Behind these exchanges, sometimes called “chitchat” or “cross talk”, are news consultants.  They have been selling the concept to clients for the last 15 to 20 years, and when station clients buy something, they normally use it.

The concept is not journalistic; that’s not its intent. Its intent is to evoke warm feelings and friendship between newspeople and the viewer.  The consultants want to give you another reason to watch a particular newscast.

I’ve heard station managers describe it as “retail.” It means that if a newscast is like a supermarket, then there is information, anchors, sets, graphics, music and chitchat for sale. If you don’t like our set, then please try our chitchat.

Some stations plan their chitchat in advance and set aside time for it in their newscasts. Several exchanges in the same newscast can total two or more minutes.

In a half-hour, excluding weather, sports, commercials, and promotions, the average time for news is 12 minutes or less. The exchanges result in even less time for the important news of the day.

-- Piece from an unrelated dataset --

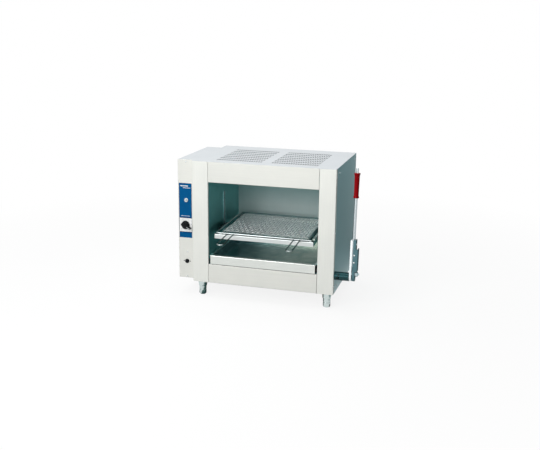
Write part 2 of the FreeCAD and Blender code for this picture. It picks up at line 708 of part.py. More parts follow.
# ---- carriage: sliders, rails, net ----
def build_carriage():
    rod = bar((guide_x, lift_y, pad_thickness), (guide_x, lift_y, guide_top), guide_radius)
    nodes["guide_rods"] = Part.Compound(both_sides(rod))
    shelf = folded([(sheet, guide_top + 20), (sheet, guide_top), (50, guide_top)], "y",
                   lift_y - 20, lift_y + 20, 3, 2)
    pad = block(guide_x - 16, guide_x + 20, lift_y - 16, lift_y + 16, sheet, pad_thickness)
    nodes["guide_brackets"] = Part.Compound(both_sides(shelf) + both_sides(pad))

    plate = block(plate_left, plate_right, lift_y - 13, lift_y + 13, 8, 212)
    cheeks = [block(guide_x - 10, plate_left, lift_y - 12, lift_y + 12, z0, z1)
              for z0, z1 in carrier_heights]
    bores = [bar((guide_x, lift_y, z0 - 1), (guide_x, lift_y, z1 + 1), slider_bush_radius)
             for z0, z1 in carrier_heights]
    slider = union([plate] + cheeks).cut(bores)
    nodes["sliders"] = Part.Compound(both_sides(slider))
    bushes = [tube((guide_x, lift_y, z0), (guide_x, lift_y, z1), slider_bush_radius, guide_bore)
              for z0, z1 in carrier_heights]
    nodes["slider_bushes"] = Part.Compound(bushes + [mirrored(one) for one in bushes])
    pin = bar((arm_x - 1.5, lift_y, lift_low), (24, lift_y, lift_low), pin_radius)
    nodes["lift_pins"] = Part.Compound(both_sides(pin))
    neck = block(plate_right, rail_left - 16, lift_y - 4, lift_y + 4, bracket_low, bracket_high)
    foot = block(rail_left - 16, rail_left, 110, 216, bracket_low, bracket_high)
    nodes["lift_brackets"] = Part.Compound(both_sides(union([neck, foot])))

    front = folded([(rail_front, rail_bottom), (rail_front, rail_top),
                    (rail_front + rail_flange, rail_top)][::-1], "x", rail_left, rail_right,
                   rail_sheet, 1)
    rear = front.mirror(Vector(0, (rail_front + rail_rear) / 2, 0), Vector(0, 1, 0))
    side = block(rail_left, rail_left + rail_sheet, rail_front + rail_sheet + 1,
                 rail_rear - rail_sheet - 1, rail_bottom, rail_top + 3)
    side = side.cut([block(rail_left - 1, rail_left + 3, y0, y1, rail_top - rail_sheet,
                           rail_top + 4)
                     for y0, y1 in ((0, rail_front + rail_flange),
                                    (rail_rear - rail_flange, 400))])
    rests = block(net_left + 2, net_left + 12, rail_front + 12, rail_rear - 2, rail_top,
                  net_bottom)
    frame = [front, rear] + both_sides(side)
    frame += [rests, mirrored(rests, (net_left + net_right) / 2)]
    nodes["carriage_frame"] = Part.Compound([lean(one) for one in frame])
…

Grade the News sampled three newscasts of the four large commercial bay area TV stations on August 4th, 9th, and 12th.

We found that the newscasts on Channels 5 and 7, on the nights surveyed, had the highest number of personality-driven exchanges and devoted the most time to them.

Channel 4 was significantly lower in number and amount of time.

The acting news director at Channel 4, Stacy Owen, said “we do not ask the reporters to address the anchors…. It is not legislated...and there is no consultant-driven direction.”

Channel 2 was virtually a chitchat-free zone.

Channel 2 News Director Andrew Finlayson said he refused to warm up his anchors, despite consultant urgings to do so.  Finlayson quotes his boss Kevin O’Brien as saying “Consultants and research are like perfume. You sniff it, you don’t swallow it.”

It is interesting, and there is no suggestion of cause and effect here, that the stations that have the most exchanges and devote the most time to them are the ones that receive the lowest scores from Grade the News in overall newscast quality.

--Al Goldstein is former news director at KRON.